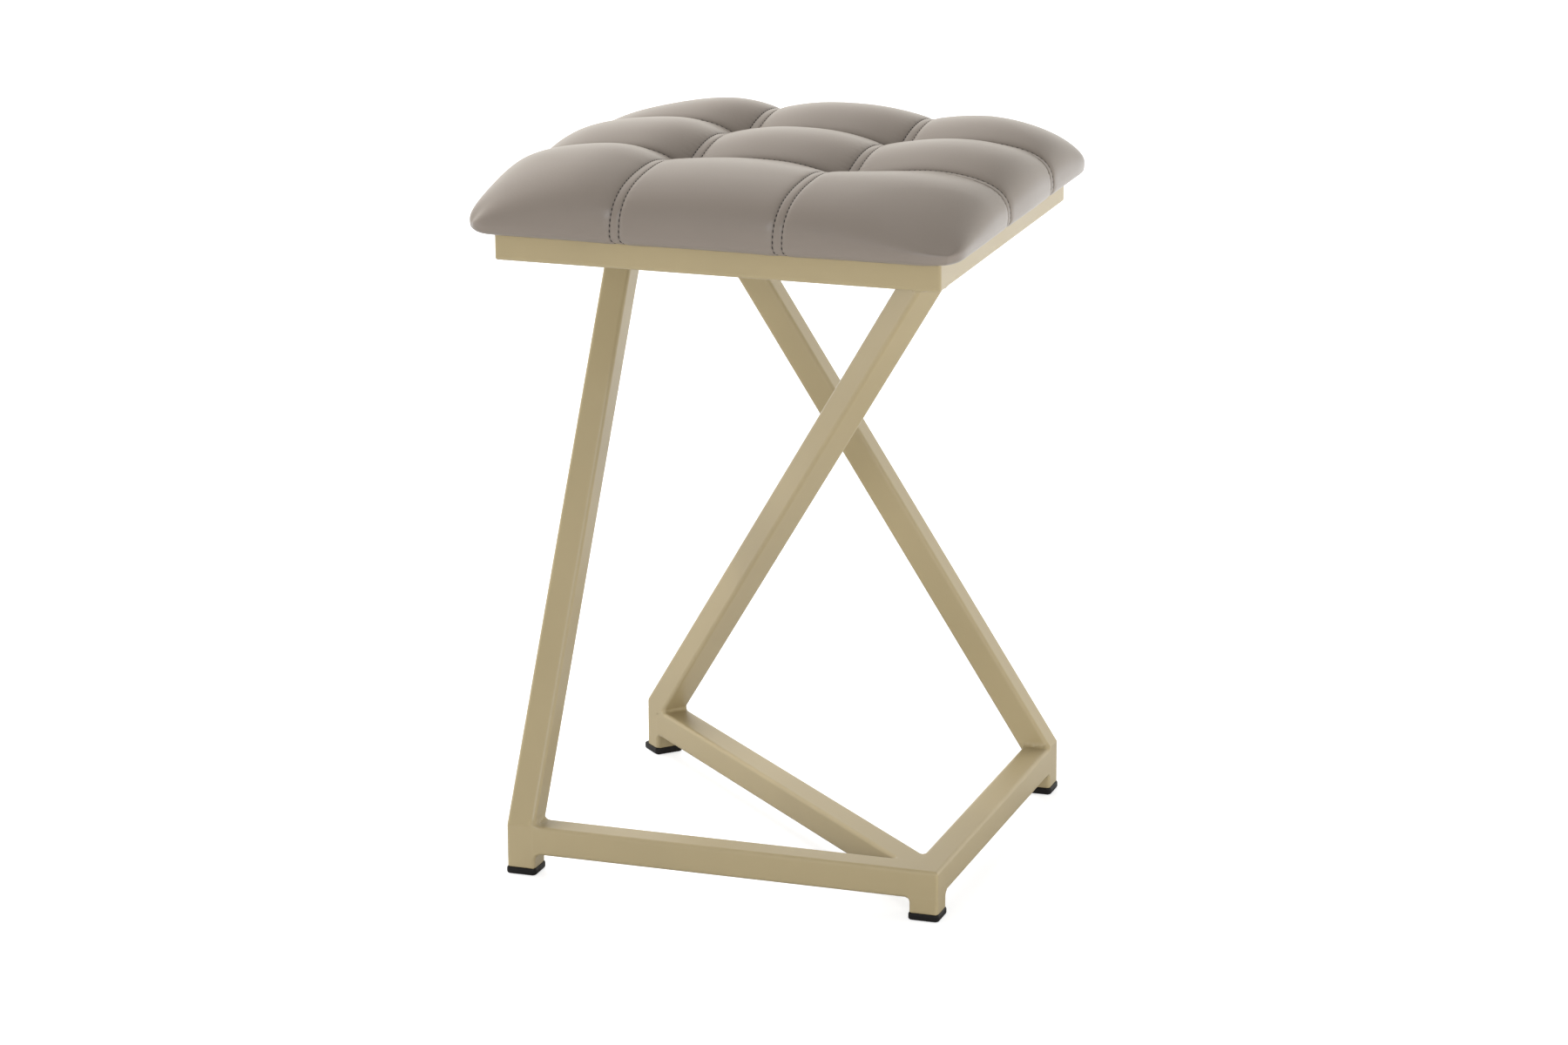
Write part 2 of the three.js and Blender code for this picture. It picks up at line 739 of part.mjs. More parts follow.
========================
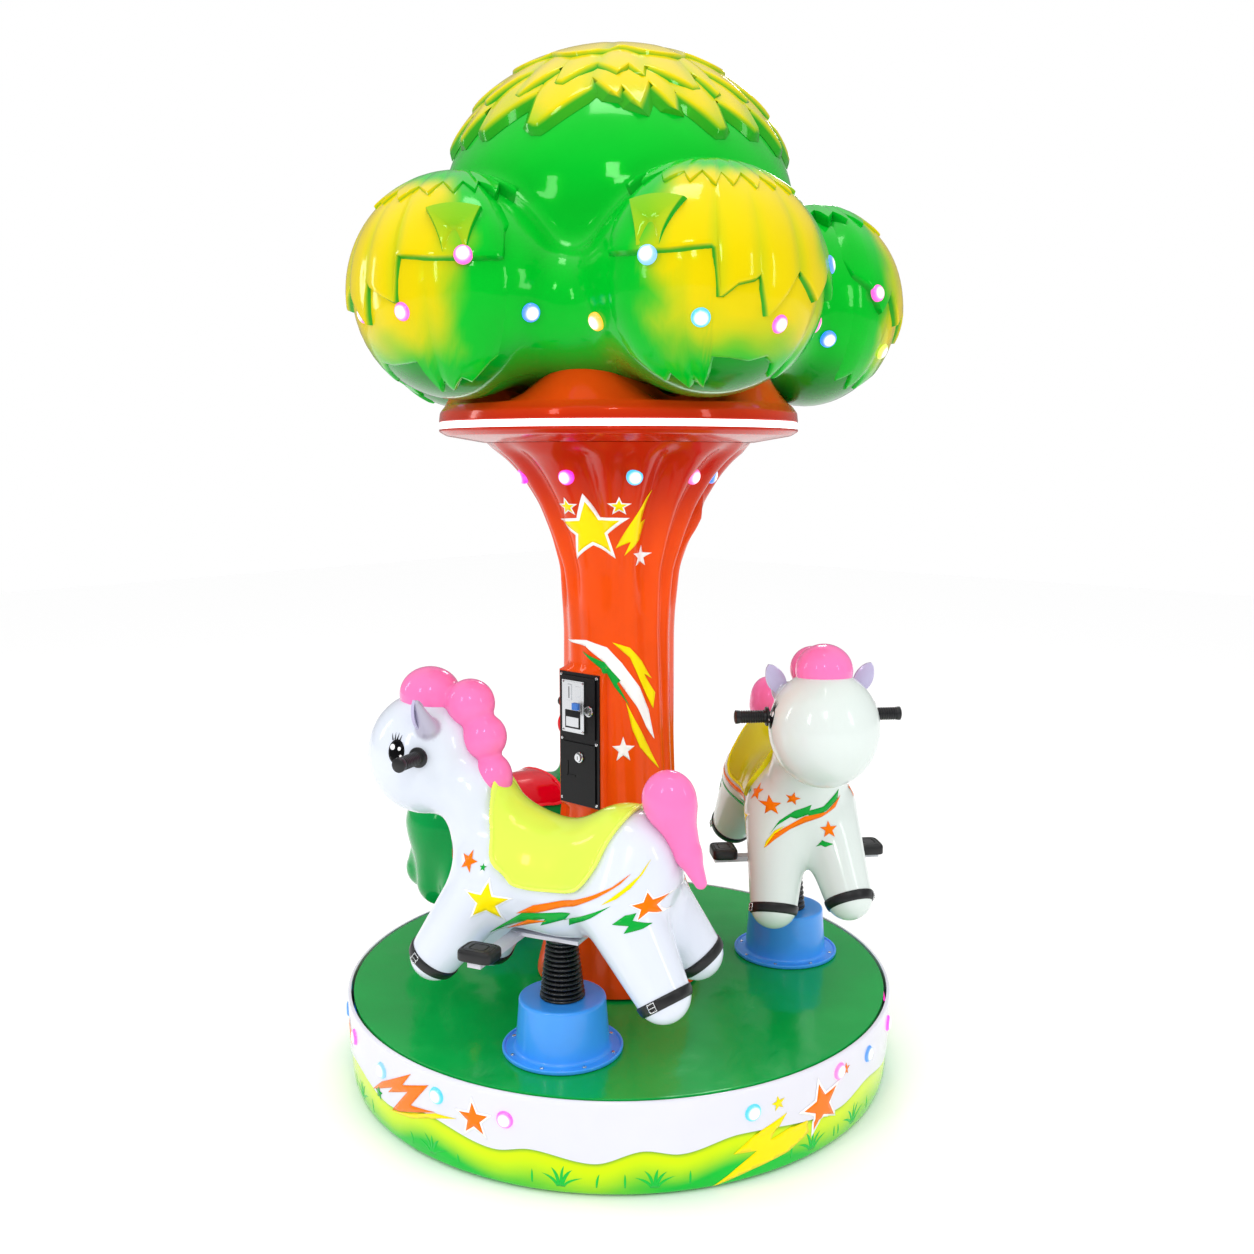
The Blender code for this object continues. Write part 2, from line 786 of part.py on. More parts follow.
========================
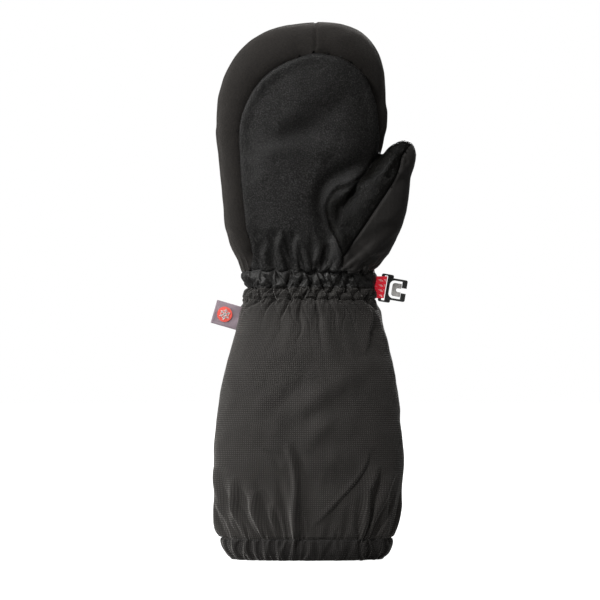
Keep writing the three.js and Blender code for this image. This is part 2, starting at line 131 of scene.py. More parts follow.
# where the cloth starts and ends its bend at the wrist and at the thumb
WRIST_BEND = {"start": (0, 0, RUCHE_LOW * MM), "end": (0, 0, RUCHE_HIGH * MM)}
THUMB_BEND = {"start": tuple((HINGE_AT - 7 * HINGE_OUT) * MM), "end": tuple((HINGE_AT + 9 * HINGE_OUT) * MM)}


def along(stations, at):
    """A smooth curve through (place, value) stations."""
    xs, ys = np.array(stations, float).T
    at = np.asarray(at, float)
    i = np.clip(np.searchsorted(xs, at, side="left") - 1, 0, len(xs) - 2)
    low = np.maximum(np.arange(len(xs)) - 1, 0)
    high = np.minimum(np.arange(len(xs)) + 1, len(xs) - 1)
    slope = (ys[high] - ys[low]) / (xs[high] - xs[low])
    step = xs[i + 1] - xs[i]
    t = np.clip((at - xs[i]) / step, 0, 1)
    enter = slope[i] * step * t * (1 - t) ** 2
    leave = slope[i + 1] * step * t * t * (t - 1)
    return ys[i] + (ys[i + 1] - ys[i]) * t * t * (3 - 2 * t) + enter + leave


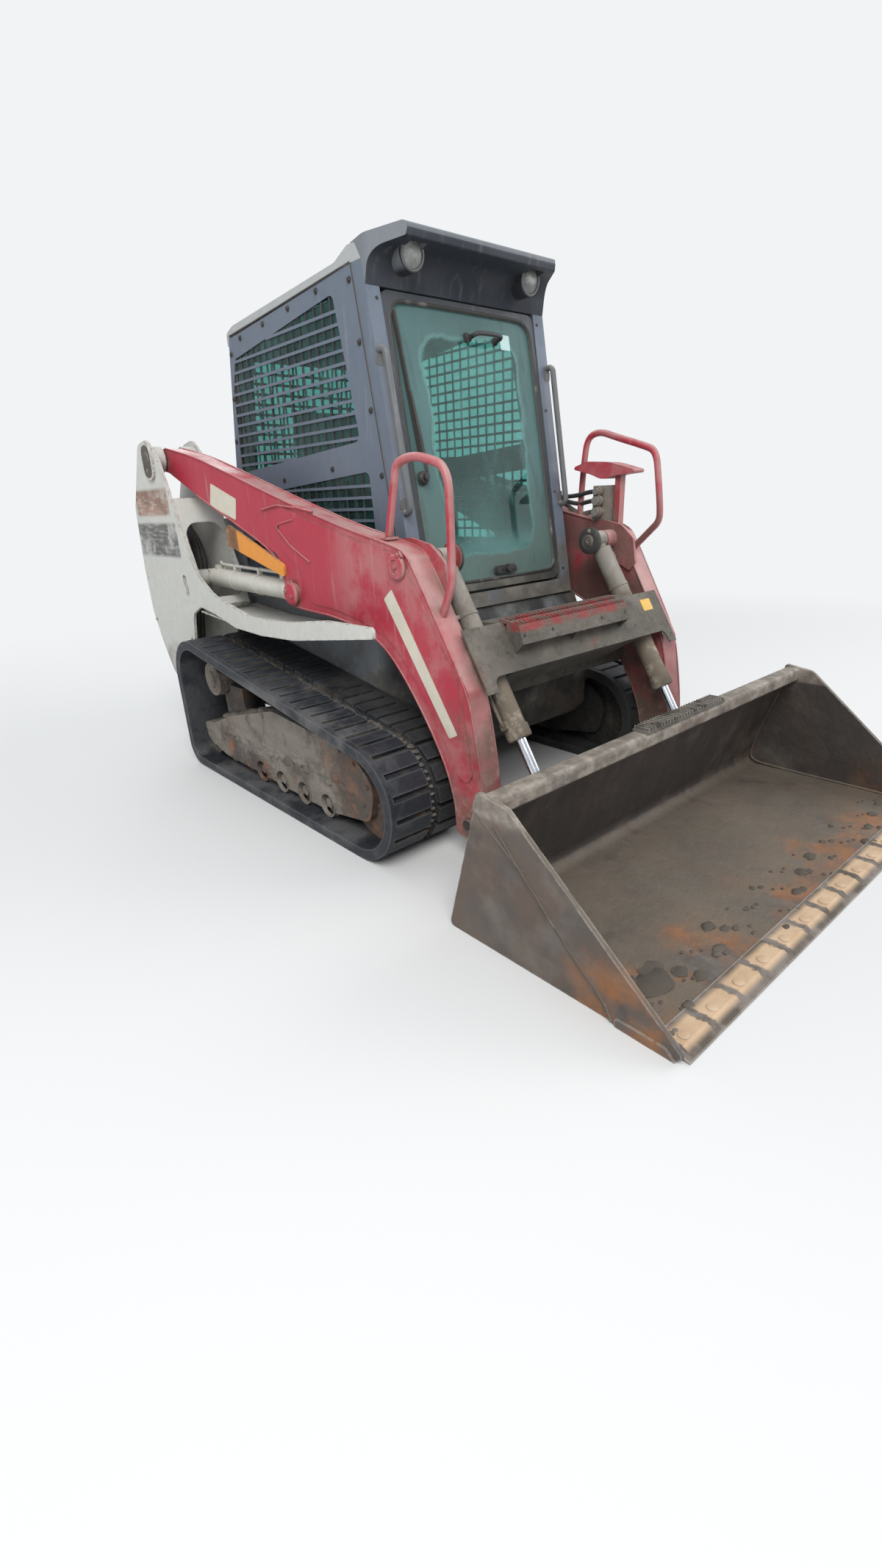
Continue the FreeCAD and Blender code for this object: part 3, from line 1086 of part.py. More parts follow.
========================
Output exactly the lines running from the line containing "Keep writing the" through the line containing "Continue the FreeCAD", and only those lines.

__The answer__:
Keep writing the three.js and Blender code for this image. This is part 2, starting at line 131 of scene.py. More parts follow.
# where the cloth starts and ends its bend at the wrist and at the thumb
WRIST_BEND = {"start": (0, 0, RUCHE_LOW * MM), "end": (0, 0, RUCHE_HIGH * MM)}
THUMB_BEND = {"start": tuple((HINGE_AT - 7 * HINGE_OUT) * MM), "end": tuple((HINGE_AT + 9 * HINGE_OUT) * MM)}


def along(stations, at):
    """A smooth curve through (place, value) stations."""
    xs, ys = np.array(stations, float).T
    at = np.asarray(at, float)
    i = np.clip(np.searchsorted(xs, at, side="left") - 1, 0, len(xs) - 2)
    low = np.maximum(np.arange(len(xs)) - 1, 0)
    high = np.minimum(np.arange(len(xs)) + 1, len(xs) - 1)
    slope = (ys[high] - ys[low]) / (xs[high] - xs[low])
    step = xs[i + 1] - xs[i]
    t = np.clip((at - xs[i]) / step, 0, 1)
    enter = slope[i] * step * t * (1 - t) ** 2
    leave = slope[i + 1] * step * t * t * (t - 1)
    return ys[i] + (ys[i + 1] - ys[i]) * t * t * (3 - 2 * t) + enter + leave


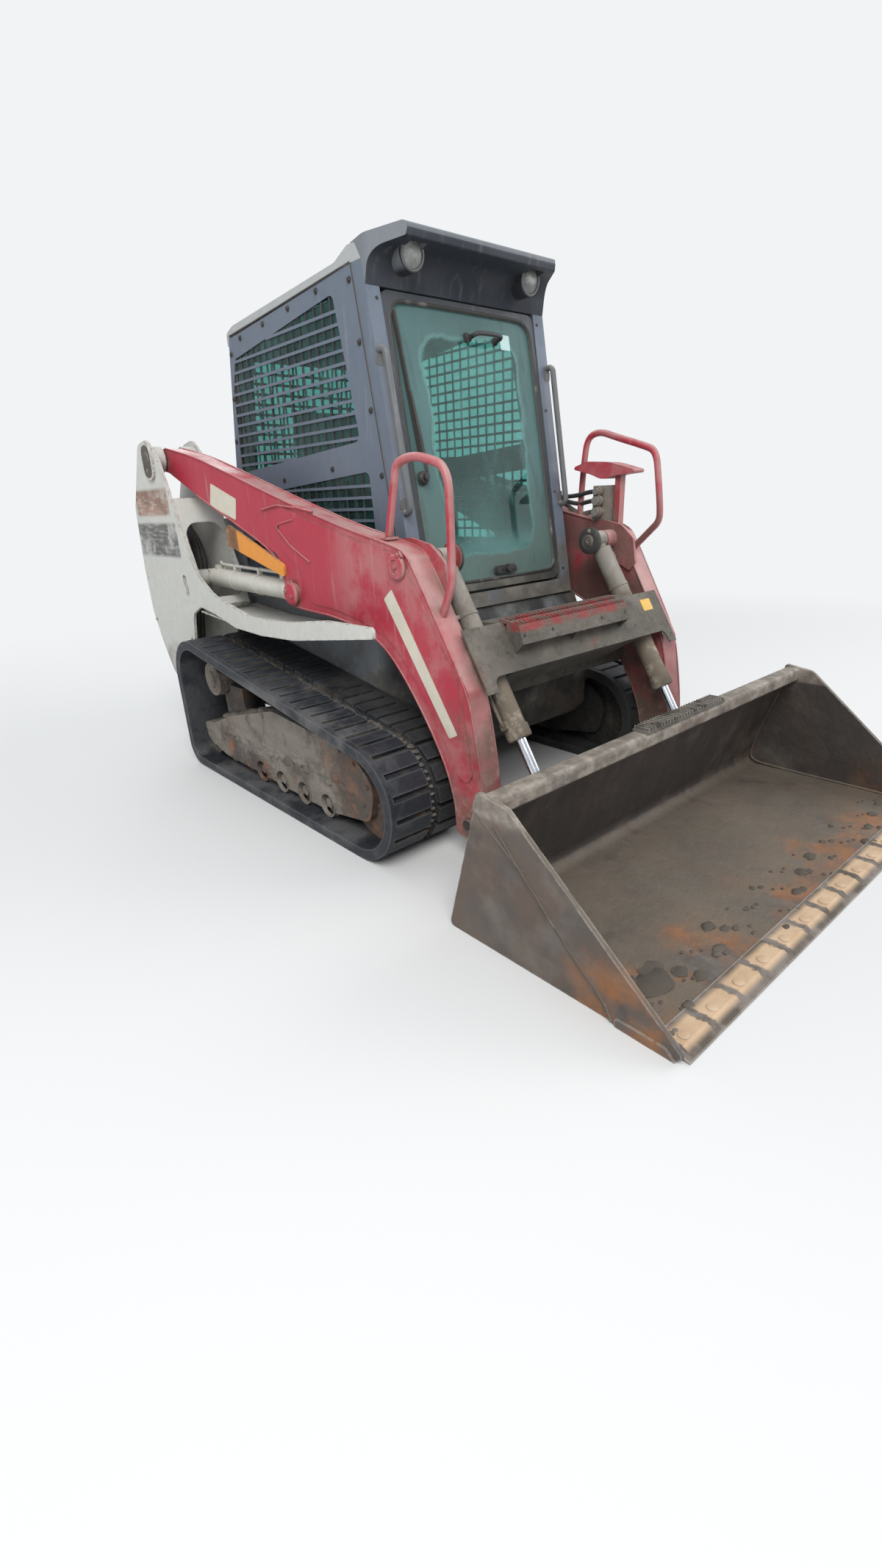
Continue the FreeCAD and Blender code for this object: part 3, from line 1086 of part.py. More parts follow.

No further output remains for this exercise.